:: Directive ::
Produce word for word the lines of the data below running from the one that has "zip(*points))), Vector(map(max, zip(*points)))" to the one that has "world = obj.matrix_world.copy()", inclusive, and no others.

:: Dataset section ::
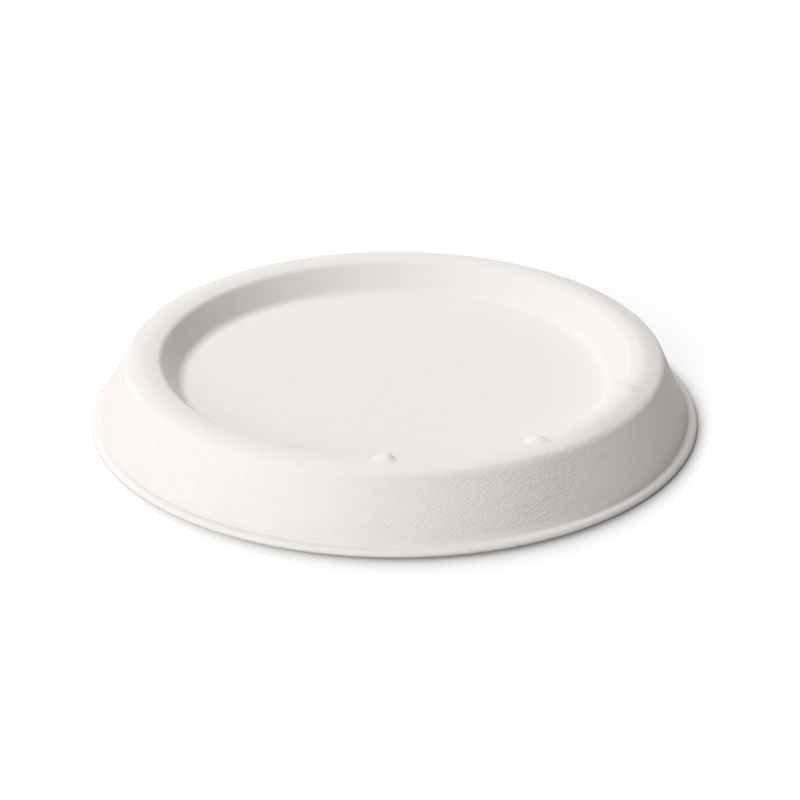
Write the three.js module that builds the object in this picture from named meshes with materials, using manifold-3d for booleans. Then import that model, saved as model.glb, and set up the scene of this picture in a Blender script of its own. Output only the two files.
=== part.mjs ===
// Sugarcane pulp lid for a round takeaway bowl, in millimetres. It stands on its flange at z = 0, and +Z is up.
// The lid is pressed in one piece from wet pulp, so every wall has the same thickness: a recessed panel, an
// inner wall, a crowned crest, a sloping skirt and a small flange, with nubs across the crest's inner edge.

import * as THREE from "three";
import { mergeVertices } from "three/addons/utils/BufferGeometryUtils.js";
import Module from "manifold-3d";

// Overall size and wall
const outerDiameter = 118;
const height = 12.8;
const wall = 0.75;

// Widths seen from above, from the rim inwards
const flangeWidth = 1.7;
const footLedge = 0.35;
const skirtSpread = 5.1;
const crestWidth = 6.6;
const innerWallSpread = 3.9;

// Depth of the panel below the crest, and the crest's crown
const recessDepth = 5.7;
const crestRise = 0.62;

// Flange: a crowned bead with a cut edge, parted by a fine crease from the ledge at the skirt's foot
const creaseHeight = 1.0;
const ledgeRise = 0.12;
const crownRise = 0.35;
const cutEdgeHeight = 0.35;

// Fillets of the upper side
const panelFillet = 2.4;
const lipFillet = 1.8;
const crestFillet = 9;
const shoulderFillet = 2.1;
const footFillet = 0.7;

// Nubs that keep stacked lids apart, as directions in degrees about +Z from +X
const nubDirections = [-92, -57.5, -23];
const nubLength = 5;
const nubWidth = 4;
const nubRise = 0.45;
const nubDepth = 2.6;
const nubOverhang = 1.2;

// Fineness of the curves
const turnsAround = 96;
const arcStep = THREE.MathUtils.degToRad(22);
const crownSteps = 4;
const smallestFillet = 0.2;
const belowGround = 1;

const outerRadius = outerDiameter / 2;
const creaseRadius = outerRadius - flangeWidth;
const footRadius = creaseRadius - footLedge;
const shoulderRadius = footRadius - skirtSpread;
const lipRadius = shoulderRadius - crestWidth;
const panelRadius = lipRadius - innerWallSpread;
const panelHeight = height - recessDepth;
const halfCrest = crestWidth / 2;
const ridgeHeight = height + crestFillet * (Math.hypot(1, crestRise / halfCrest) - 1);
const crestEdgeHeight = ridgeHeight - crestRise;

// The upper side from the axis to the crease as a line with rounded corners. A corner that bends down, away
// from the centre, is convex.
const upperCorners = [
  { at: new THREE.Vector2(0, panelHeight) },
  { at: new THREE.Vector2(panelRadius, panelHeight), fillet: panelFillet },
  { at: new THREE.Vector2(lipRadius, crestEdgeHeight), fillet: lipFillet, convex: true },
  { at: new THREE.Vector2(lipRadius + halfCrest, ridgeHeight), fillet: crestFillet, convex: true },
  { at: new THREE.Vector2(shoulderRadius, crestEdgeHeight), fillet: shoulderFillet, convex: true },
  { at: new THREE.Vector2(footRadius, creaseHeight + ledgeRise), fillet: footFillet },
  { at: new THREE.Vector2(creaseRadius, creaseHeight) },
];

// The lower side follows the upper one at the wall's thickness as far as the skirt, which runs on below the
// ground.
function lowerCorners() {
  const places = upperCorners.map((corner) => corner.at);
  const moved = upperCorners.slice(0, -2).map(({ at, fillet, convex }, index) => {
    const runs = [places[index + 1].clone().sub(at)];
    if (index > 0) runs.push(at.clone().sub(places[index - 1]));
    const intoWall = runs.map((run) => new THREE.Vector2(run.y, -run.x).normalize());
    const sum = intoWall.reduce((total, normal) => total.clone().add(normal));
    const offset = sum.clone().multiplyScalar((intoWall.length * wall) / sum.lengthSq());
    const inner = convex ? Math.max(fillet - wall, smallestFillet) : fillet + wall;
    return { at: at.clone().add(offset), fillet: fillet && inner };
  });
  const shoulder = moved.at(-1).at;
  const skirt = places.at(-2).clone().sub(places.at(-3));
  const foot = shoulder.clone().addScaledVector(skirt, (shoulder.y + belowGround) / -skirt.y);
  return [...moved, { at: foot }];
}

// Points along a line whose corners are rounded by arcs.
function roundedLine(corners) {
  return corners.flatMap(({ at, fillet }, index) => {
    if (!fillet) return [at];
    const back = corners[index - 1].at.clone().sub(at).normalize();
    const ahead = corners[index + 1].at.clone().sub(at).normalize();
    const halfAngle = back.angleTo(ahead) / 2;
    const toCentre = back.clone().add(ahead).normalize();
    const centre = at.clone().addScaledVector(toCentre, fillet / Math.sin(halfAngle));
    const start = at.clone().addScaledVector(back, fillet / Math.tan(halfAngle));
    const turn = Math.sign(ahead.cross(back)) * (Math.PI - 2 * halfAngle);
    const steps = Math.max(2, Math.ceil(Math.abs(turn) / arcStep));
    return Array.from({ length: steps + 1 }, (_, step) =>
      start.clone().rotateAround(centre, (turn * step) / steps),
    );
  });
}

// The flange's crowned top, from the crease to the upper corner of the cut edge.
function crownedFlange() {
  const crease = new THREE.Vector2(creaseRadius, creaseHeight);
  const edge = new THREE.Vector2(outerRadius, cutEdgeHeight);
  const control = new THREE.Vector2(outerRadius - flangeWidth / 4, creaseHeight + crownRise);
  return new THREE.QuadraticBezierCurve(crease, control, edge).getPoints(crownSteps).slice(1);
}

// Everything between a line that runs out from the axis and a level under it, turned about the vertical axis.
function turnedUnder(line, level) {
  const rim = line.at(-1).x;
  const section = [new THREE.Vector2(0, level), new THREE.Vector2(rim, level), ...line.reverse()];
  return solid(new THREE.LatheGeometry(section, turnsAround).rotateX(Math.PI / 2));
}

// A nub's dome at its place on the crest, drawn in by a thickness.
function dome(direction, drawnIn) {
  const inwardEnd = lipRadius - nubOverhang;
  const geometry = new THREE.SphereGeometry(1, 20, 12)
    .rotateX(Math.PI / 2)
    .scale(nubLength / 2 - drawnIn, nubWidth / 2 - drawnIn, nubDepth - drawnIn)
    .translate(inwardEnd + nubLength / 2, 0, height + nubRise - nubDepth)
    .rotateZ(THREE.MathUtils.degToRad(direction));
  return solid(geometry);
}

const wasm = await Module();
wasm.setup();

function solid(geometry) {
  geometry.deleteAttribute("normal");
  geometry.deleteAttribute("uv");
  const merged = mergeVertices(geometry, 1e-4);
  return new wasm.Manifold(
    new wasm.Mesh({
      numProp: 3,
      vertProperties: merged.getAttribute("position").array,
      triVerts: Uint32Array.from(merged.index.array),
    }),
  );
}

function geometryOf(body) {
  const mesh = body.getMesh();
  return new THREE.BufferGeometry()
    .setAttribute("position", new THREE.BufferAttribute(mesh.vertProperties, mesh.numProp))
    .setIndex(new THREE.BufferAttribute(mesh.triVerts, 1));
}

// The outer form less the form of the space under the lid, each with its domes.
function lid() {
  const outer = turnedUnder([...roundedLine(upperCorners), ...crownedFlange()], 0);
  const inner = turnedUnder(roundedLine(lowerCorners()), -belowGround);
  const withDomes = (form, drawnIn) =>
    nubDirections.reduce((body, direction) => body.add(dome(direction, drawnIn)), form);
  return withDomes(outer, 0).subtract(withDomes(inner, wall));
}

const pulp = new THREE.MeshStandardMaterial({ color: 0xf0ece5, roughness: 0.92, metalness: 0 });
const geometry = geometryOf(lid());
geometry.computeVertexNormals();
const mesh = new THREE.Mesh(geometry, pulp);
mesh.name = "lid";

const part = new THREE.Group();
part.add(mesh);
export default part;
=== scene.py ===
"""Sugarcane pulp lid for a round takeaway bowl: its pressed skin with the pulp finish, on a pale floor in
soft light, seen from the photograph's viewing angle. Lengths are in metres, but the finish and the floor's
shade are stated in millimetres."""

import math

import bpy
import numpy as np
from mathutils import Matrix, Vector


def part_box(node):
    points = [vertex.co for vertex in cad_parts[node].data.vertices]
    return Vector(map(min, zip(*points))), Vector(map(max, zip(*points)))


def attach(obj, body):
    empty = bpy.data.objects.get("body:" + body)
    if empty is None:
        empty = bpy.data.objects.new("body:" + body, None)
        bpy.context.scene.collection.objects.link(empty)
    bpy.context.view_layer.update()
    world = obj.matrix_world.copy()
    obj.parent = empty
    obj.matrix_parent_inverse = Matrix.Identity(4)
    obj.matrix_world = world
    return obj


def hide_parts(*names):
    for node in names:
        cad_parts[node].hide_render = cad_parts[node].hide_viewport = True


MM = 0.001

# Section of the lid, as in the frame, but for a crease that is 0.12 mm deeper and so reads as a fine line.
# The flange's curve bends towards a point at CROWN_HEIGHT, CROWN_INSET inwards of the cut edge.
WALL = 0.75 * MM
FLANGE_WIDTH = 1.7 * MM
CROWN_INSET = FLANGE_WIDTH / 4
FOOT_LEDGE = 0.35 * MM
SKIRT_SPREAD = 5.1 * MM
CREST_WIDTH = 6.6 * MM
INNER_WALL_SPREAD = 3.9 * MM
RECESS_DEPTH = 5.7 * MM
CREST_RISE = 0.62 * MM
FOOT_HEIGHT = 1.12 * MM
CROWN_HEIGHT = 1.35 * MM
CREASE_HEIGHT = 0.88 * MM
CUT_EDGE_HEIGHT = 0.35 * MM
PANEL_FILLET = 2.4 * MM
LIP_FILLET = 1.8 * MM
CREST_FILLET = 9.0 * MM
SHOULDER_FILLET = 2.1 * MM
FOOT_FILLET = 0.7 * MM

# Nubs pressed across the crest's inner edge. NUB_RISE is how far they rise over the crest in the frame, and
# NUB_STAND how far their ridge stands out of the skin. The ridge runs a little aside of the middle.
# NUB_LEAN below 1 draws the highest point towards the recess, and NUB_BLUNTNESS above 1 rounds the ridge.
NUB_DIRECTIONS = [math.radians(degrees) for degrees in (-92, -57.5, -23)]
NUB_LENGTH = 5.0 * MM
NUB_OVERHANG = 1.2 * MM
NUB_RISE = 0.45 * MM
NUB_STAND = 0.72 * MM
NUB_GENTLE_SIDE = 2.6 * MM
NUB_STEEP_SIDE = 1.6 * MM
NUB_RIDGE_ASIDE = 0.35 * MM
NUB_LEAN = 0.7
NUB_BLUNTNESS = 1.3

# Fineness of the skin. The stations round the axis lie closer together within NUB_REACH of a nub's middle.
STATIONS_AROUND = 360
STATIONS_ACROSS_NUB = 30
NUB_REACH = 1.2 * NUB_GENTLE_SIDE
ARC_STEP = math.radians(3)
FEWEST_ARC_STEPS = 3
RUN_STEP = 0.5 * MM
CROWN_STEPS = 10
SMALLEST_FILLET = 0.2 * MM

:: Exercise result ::
    return Vector(map(min, zip(*points))), Vector(map(max, zip(*points)))


def attach(obj, body):
    empty = bpy.data.objects.get("body:" + body)
    if empty is None:
        empty = bpy.data.objects.new("body:" + body, None)
        bpy.context.scene.collection.objects.link(empty)
    bpy.context.view_layer.update()
    world = obj.matrix_world.copy()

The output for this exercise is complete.